SUPPLIED MATERIAL:
+ + +
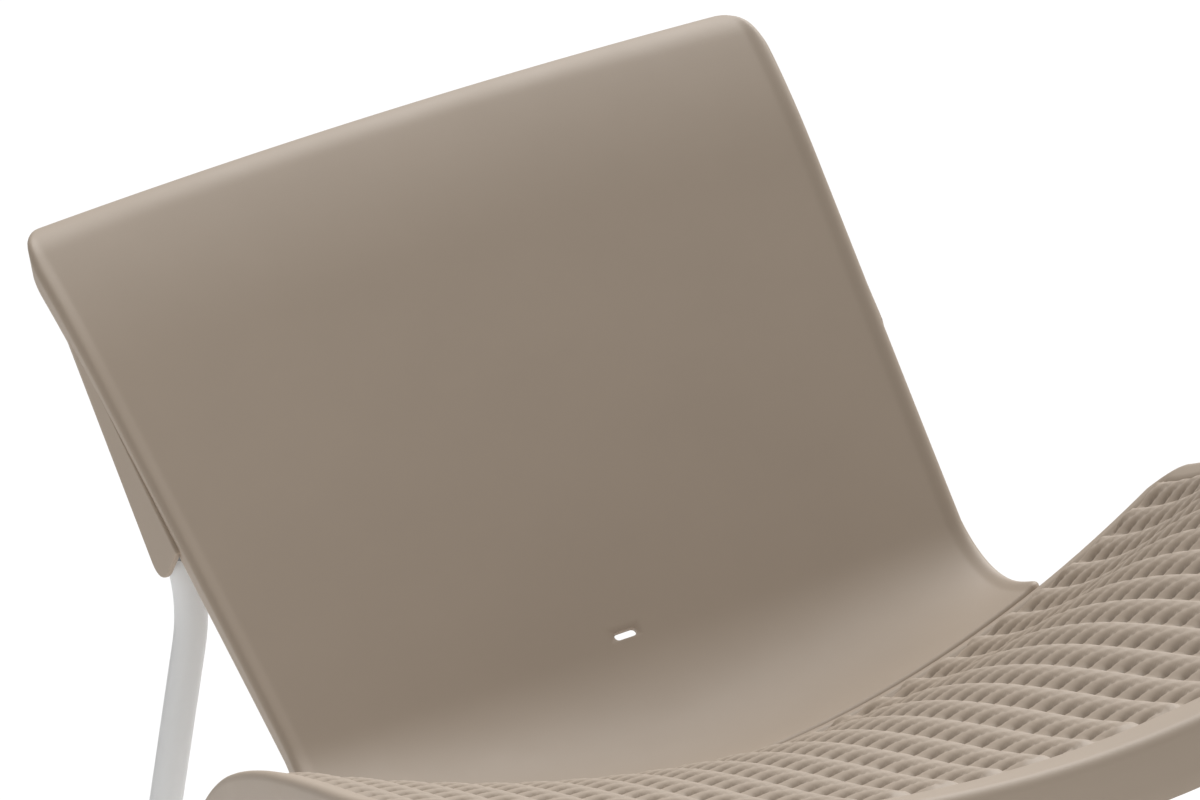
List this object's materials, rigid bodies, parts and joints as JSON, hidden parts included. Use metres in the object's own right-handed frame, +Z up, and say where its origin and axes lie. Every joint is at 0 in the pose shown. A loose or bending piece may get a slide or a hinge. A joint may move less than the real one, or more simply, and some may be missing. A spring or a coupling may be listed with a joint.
{
  "type": "reclining sun lounger",
  "caption": "Low garden lounger: dished moulded seat with a rope-weave face, reclining moulded backrest with a rolled top, on a tube underframe.",
  "frame": {"origin": "on the ground, under the centre of the lounger's outer box with the backrest raised", "axes": "+Z up, +Y from the foot end towards the head end, +X to the sitter's left-hand side seen from the foot end, symmetric about X = 0"},
  "size_m": [0.9124, 1.485, 0.7839],
  "materials": {
    "moulded_taupe_plastic": "fine moulded grain, matt",
    "pale_coated_tube": "pale grey powder coat, satin",
    "grey_plastic": "grey moulded plastic, matt",
    "zinc_plated_steel": "zinc plated, satin"
  },
  "bodies": {
    "seat_frame": {"bracket_bolt_left": "zinc_plated_steel", "bracket_bolt_right": "zinc_plated_steel", "cross_tube_front": "pale_coated_tube", "cross_tube_hip": "pale_coated_tube", "foot_cap_front_left": "grey_plastic", "foot_cap_front_right": "grey_plastic", "foot_cap_hip_left": "grey_plastic", "foot_cap_hip_right": "grey_plastic", "front_leg_left": "pale_coated_tube", "front_leg_right": "pale_coated_tube", "hinge_bracket_left": "zinc_plated_steel", "hinge_bracket_right": "zinc_plated_steel", "hinge_pin_left": "zinc_plated_steel", "hinge_pin_right": "zinc_plated_steel", "hinge_washer_left": "grey_plastic", "hinge_washer_right": "grey_plastic", "hip_leg_left": "pale_coated_tube", "hip_leg_right": "pale_coated_tube", "leg_clamp_front_left": "grey_plastic", "leg_clamp_front_right": "grey_plastic", "leg_clamp_hip_left": "grey_plastic", "leg_clamp_hip_right": "grey_plastic", "rail_left": "pale_coated_tube", "rail_plug_foot_left": "grey_plastic", "rail_plug_foot_right": "grey_plastic", "rail_plug_hip_left": "grey_plastic", "rail_plug_hip_right": "grey_plastic", "rail_right": "pale_coated_tube", "seat_screw_foot_left": "zinc_plated_steel", "seat_screw_foot_right": "zinc_plated_steel", "seat_screw_hip_left": "zinc_plated_steel", "seat_screw_hip_right": "zinc_plated_steel", "seat_screw_knee_left": "zinc_plated_steel", "seat_screw_knee_right": "zinc_plated_steel", "seat_shell": "moulded_taupe_plastic"},
    "backrest": {"arm_screw_high_left": "zinc_plated_steel", "arm_screw_high_right": "zinc_plated_steel", "arm_screw_low_left": "zinc_plated_steel", "arm_screw_low_right": "zinc_plated_steel", "backrest_shell": "moulded_taupe_plastic", "hinge_arm_left": "zinc_plated_steel", "hinge_arm_right": "zinc_plated_steel", "pivot_pin_left": "zinc_plated_steel", "pivot_pin_right": "zinc_plated_steel"},
    "rear_legs": {"foot_cap_rear_left": "grey_plastic", "foot_cap_rear_right": "grey_plastic", "leg_bush_left": "grey_plastic", "leg_bush_right": "grey_plastic", "rear_cross_bar": "pale_coated_tube", "rear_leg_left": "pale_coated_tube", "rear_leg_right": "pale_coated_tube"}
  },
  "joints": [
    {"name": "back_recline", "type": "hinge", "parent": "seat_frame", "child": "backrest", "pos_m": [0, 0.11541, 0.268], "axis": [1, 0, 0], "range_deg": [-45, 0]},
    {"name": "rear_leg_swing", "type": "hinge", "parent": "backrest", "child": "rear_legs", "pos_m": [0, 0.4002, 0.53988], "axis": [1, 0, 0], "range_deg": [0, 84]}
  ],
  "couplings": [
    {"joint": "rear_leg_swing", "follows": "back_recline", "ratio": -1.85}
  ]
}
+ + +
WHAT NEEDS TO BE DONE:
Repeat the material in full, exactly as it stands.

TASK RESULT:
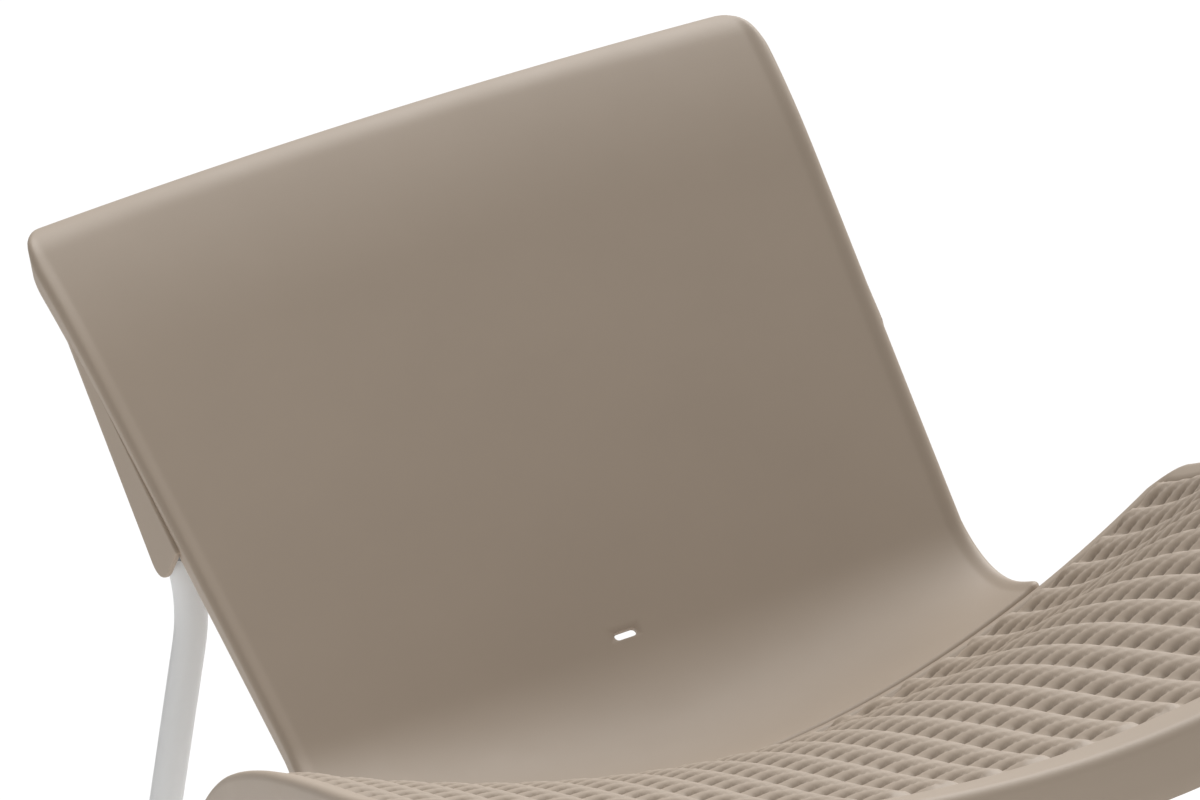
List this object's materials, rigid bodies, parts and joints as JSON, hidden parts included. Use metres in the object's own right-handed frame, +Z up, and say where its origin and axes lie. Every joint is at 0 in the pose shown. A loose or bending piece may get a slide or a hinge. A joint may move less than the real one, or more simply, and some may be missing. A spring or a coupling may be listed with a joint.
{
  "type": "reclining sun lounger",
  "caption": "Low garden lounger: dished moulded seat with a rope-weave face, reclining moulded backrest with a rolled top, on a tube underframe.",
  "frame": {"origin": "on the ground, under the centre of the lounger's outer box with the backrest raised", "axes": "+Z up, +Y from the foot end towards the head end, +X to the sitter's left-hand side seen from the foot end, symmetric about X = 0"},
  "size_m": [0.9124, 1.485, 0.7839],
  "materials": {
    "moulded_taupe_plastic": "fine moulded grain, matt",
    "pale_coated_tube": "pale grey powder coat, satin",
    "grey_plastic": "grey moulded plastic, matt",
    "zinc_plated_steel": "zinc plated, satin"
  },
  "bodies": {
    "seat_frame": {"bracket_bolt_left": "zinc_plated_steel", "bracket_bolt_right": "zinc_plated_steel", "cross_tube_front": "pale_coated_tube", "cross_tube_hip": "pale_coated_tube", "foot_cap_front_left": "grey_plastic", "foot_cap_front_right": "grey_plastic", "foot_cap_hip_left": "grey_plastic", "foot_cap_hip_right": "grey_plastic", "front_leg_left": "pale_coated_tube", "front_leg_right": "pale_coated_tube", "hinge_bracket_left": "zinc_plated_steel", "hinge_bracket_right": "zinc_plated_steel", "hinge_pin_left": "zinc_plated_steel", "hinge_pin_right": "zinc_plated_steel", "hinge_washer_left": "grey_plastic", "hinge_washer_right": "grey_plastic", "hip_leg_left": "pale_coated_tube", "hip_leg_right": "pale_coated_tube", "leg_clamp_front_left": "grey_plastic", "leg_clamp_front_right": "grey_plastic", "leg_clamp_hip_left": "grey_plastic", "leg_clamp_hip_right": "grey_plastic", "rail_left": "pale_coated_tube", "rail_plug_foot_left": "grey_plastic", "rail_plug_foot_right": "grey_plastic", "rail_plug_hip_left": "grey_plastic", "rail_plug_hip_right": "grey_plastic", "rail_right": "pale_coated_tube", "seat_screw_foot_left": "zinc_plated_steel", "seat_screw_foot_right": "zinc_plated_steel", "seat_screw_hip_left": "zinc_plated_steel", "seat_screw_hip_right": "zinc_plated_steel", "seat_screw_knee_left": "zinc_plated_steel", "seat_screw_knee_right": "zinc_plated_steel", "seat_shell": "moulded_taupe_plastic"},
    "backrest": {"arm_screw_high_left": "zinc_plated_steel", "arm_screw_high_right": "zinc_plated_steel", "arm_screw_low_left": "zinc_plated_steel", "arm_screw_low_right": "zinc_plated_steel", "backrest_shell": "moulded_taupe_plastic", "hinge_arm_left": "zinc_plated_steel", "hinge_arm_right": "zinc_plated_steel", "pivot_pin_left": "zinc_plated_steel", "pivot_pin_right": "zinc_plated_steel"},
    "rear_legs": {"foot_cap_rear_left": "grey_plastic", "foot_cap_rear_right": "grey_plastic", "leg_bush_left": "grey_plastic", "leg_bush_right": "grey_plastic", "rear_cross_bar": "pale_coated_tube", "rear_leg_left": "pale_coated_tube", "rear_leg_right": "pale_coated_tube"}
  },
  "joints": [
    {"name": "back_recline", "type": "hinge", "parent": "seat_frame", "child": "backrest", "pos_m": [0, 0.11541, 0.268], "axis": [1, 0, 0], "range_deg": [-45, 0]},
    {"name": "rear_leg_swing", "type": "hinge", "parent": "backrest", "child": "rear_legs", "pos_m": [0, 0.4002, 0.53988], "axis": [1, 0, 0], "range_deg": [0, 84]}
  ],
  "couplings": [
    {"joint": "rear_leg_swing", "follows": "back_recline", "ratio": -1.85}
  ]
}